Früher war ich gern in vollen Zügen unterwegs. Seit jede Milchkanne, an der man hält, heiße sie Kassel, Fulda, Hannover, Weinheim oder Berlin, mindestens zweisprachig angekündigt wird, und dann auch noch die Reste, die das Bordrestaurant loswerden muss, regelmäßig angepriesen werden, ist Zugfahren eher abgefahren. Gerade entstandene und auf weitere Zeithäuser angewiesene Atmosphären zerbröseln in akustischen Schutt. Zu allem Überfluss hört man immer wieder zwangsläufig Gesprächshälften, deren andere Hälften in anderen Mobiltelefonen plätschern.

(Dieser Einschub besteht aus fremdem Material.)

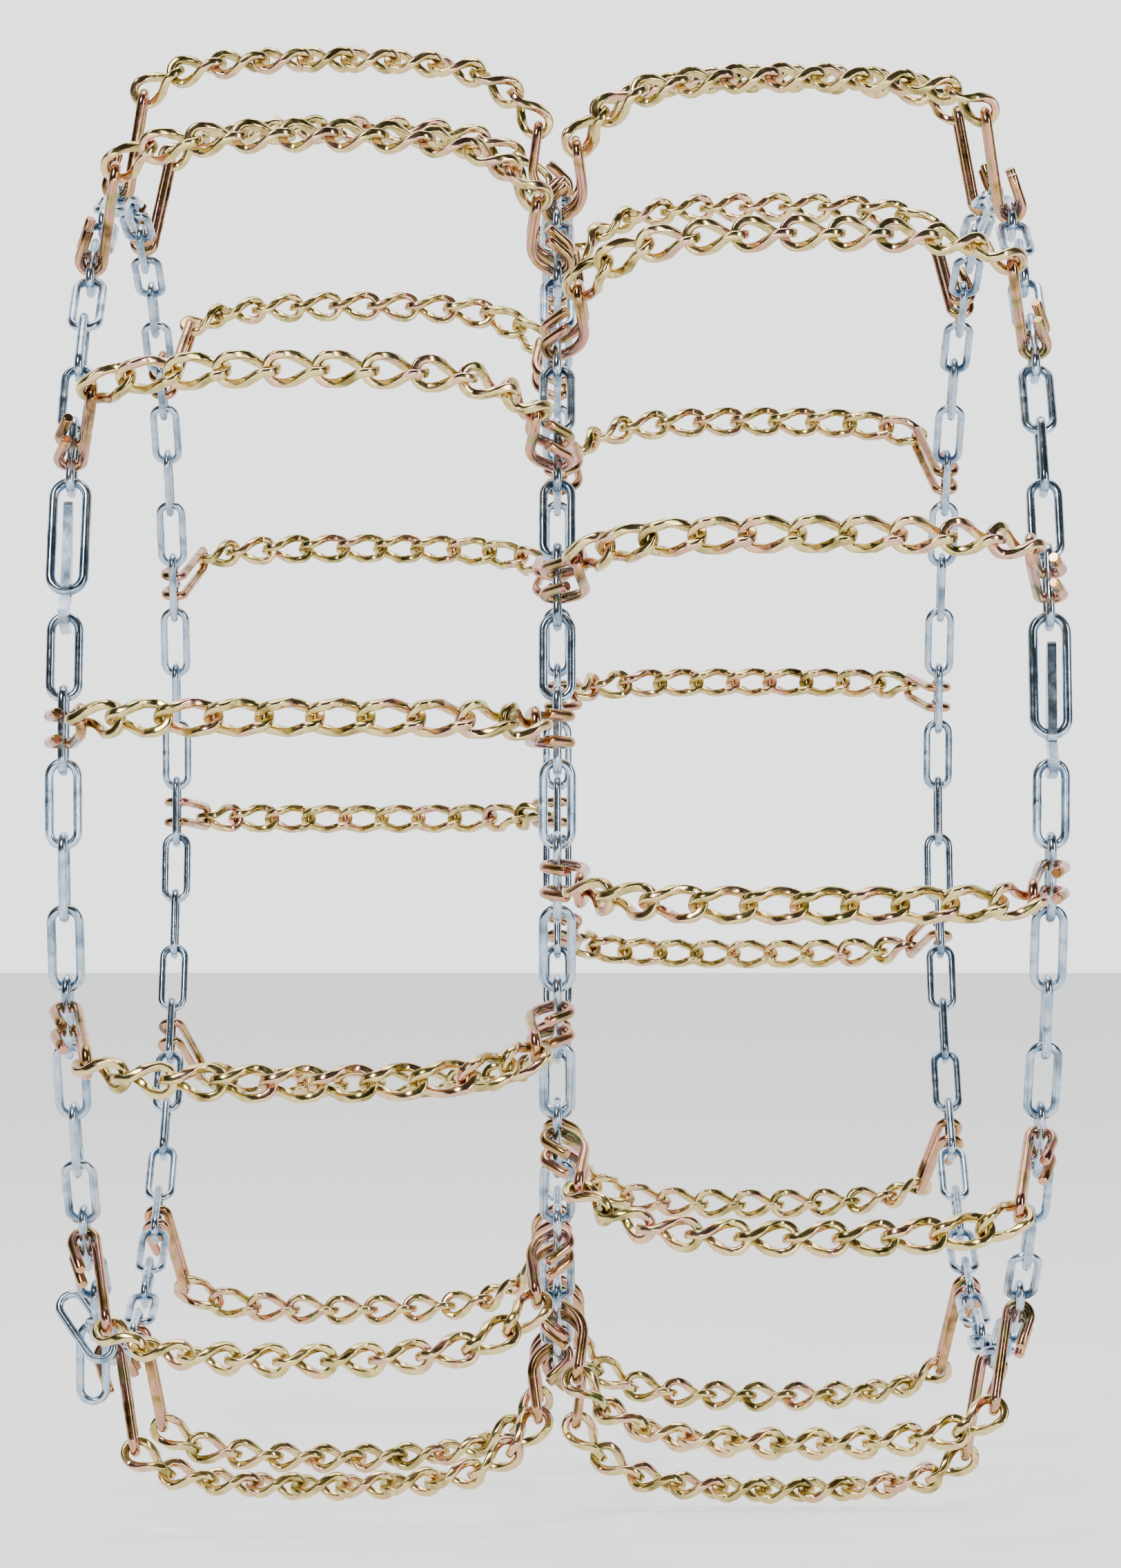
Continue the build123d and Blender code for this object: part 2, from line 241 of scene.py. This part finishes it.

Mein alter Freund, der Soziologe, Germanist und Taxifahrer Pablo, schrieb eine Reisebiographie Casanovas. Ihn interessierten dabei weniger Casanovas Gefährtinnen als vielmehr seine Gefährte. Pablo verdanke ich das Einsichtsangebot, das individuelle Reisen trage Möglichkeiten in sich, von denen alle, die andere Reiseformen bemühen, nur träumen können.

Man darf gespannt sein, was den Innengenieuren für Automobile zur Eigengestaltung der Auto-Poiesis noch alles einfällt (siehe den Beitrag in diesem Wochenbuch vom 24.3.2011).

Kommentare

19.05.2011

Tatjana Ohlig

Die Bedeutung der Botschaft bestimmt der Empfänger!

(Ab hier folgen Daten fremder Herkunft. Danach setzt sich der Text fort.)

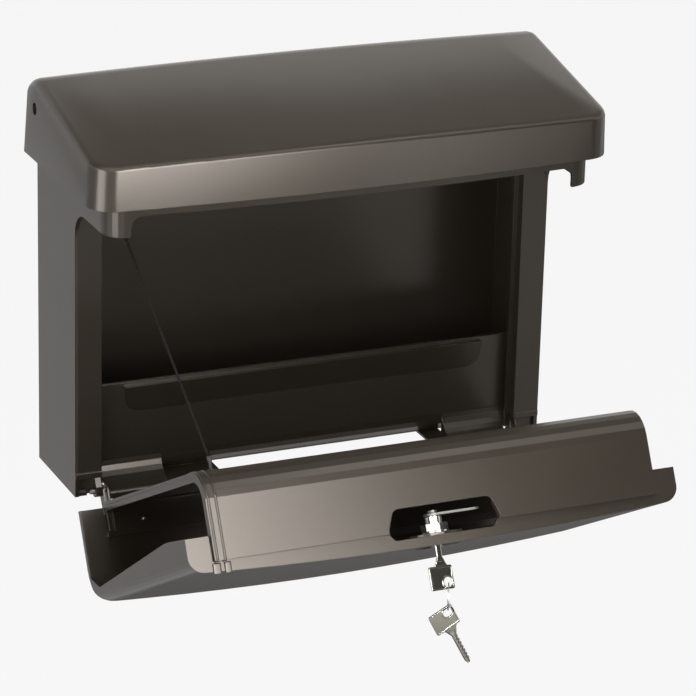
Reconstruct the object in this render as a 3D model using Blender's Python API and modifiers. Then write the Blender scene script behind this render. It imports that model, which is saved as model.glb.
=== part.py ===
"""Wall mailbox with a hinged rain lid, a drop-down door with a newspaper tunnel, and a cam lock.

The model is built closed, in metres, with X to the right, Y back to the wall face at zero and Z up
from the housing's lower edge. The door then hangs open on its hinge, and the whole model moves down
so that the centre of the four wall holes is the origin.
"""
import math

import bmesh
import bpy
from mathutils import Matrix, Vector

# Driving dimensions of the housing
HOUSING_HALF_WIDTH = 0.1874
HOUSING_DEPTH = 0.082
HOUSING_TOP = 0.262
WALL = 0.003
GAP = 0.0003
WALL_HOLE_X = 0.130
WALL_HOLE_LOW = 0.032
WALL_HOLE_BELOW_TOP = 0.040
WALL_HOLE_HIGH = HOUSING_TOP - WALL_HOLE_BELOW_TOP
WALL_HOLE_RADIUS = 0.003
LOW_WALL_DEPTH = 0.0655
STRIP_WIDTH = 0.0204
STRIP_INNER = HOUSING_HALF_WIDTH - STRIP_WIDTH
STRIP_BOTTOM = 0.014
APRON_END = 0.0254
APRON_LENGTH = 0.0475
APRON_OUTER = HOUSING_HALF_WIDTH - APRON_END
APRON_INNER = APRON_OUTER - APRON_LENGTH

# Driving dimensions of the door, closed
DOOR_SIDE_STEP = 0.0014
DOOR_HALF_WIDTH = HOUSING_HALF_WIDTH - DOOR_SIDE_STEP
DOOR_WALL = 0.0026
DOOR_BELLY = -0.1686
DOOR_BELLY_Z = 0.045
DOOR_BOTTOM = -0.0007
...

Somit hat er nicht nur das Recht, sondern nicht einmal eine andere Möglichkeit, als die Interpretationsspielräume, die durch Sprache eröffnet werden, mit je eigenem Verständnis, durch persönliche Assoziationen hervorgerufen, zu füllen. Schön!

In vollen Zügen unterwegs zu sein, nicht ausschließlich in überfüllten, raubt mir regelmäßig meine Besinnung(-szeit).

Zeithäusern, die gefüllt werden könnten mit gewählten äußeren Reizen oder gar dem Driften durch die ganz eigene innere Welt, wird die möglicherweise Geborgenheit stiftende Atmosphäre vorenthalten.

Türen, Tore und Fenster werden aufgerissen, um Phänomenen das Hindurchrauschen zu ermöglichen.

Das Taxifahren schützt den Teil des Systems, der hier professionell unterwegs ist, nicht unbedingt davor.

Im Bewusstsein der kürzlich aktivierten Erkenntnis, dass die Beantwortung einer Frage das Dunkel des Nicht-Wissens noch vergrößern kann, bleibe ich skeptisch zurück mit der deutlich spürbaren Ungewissheit, ob ich es mir mit gutem Gewissen erlauben darf, das Stück Ressource der Welt, das durch mein individuelles Reisen verbraucht wird, für mich zu beanspruchen. Tun, werde ich es.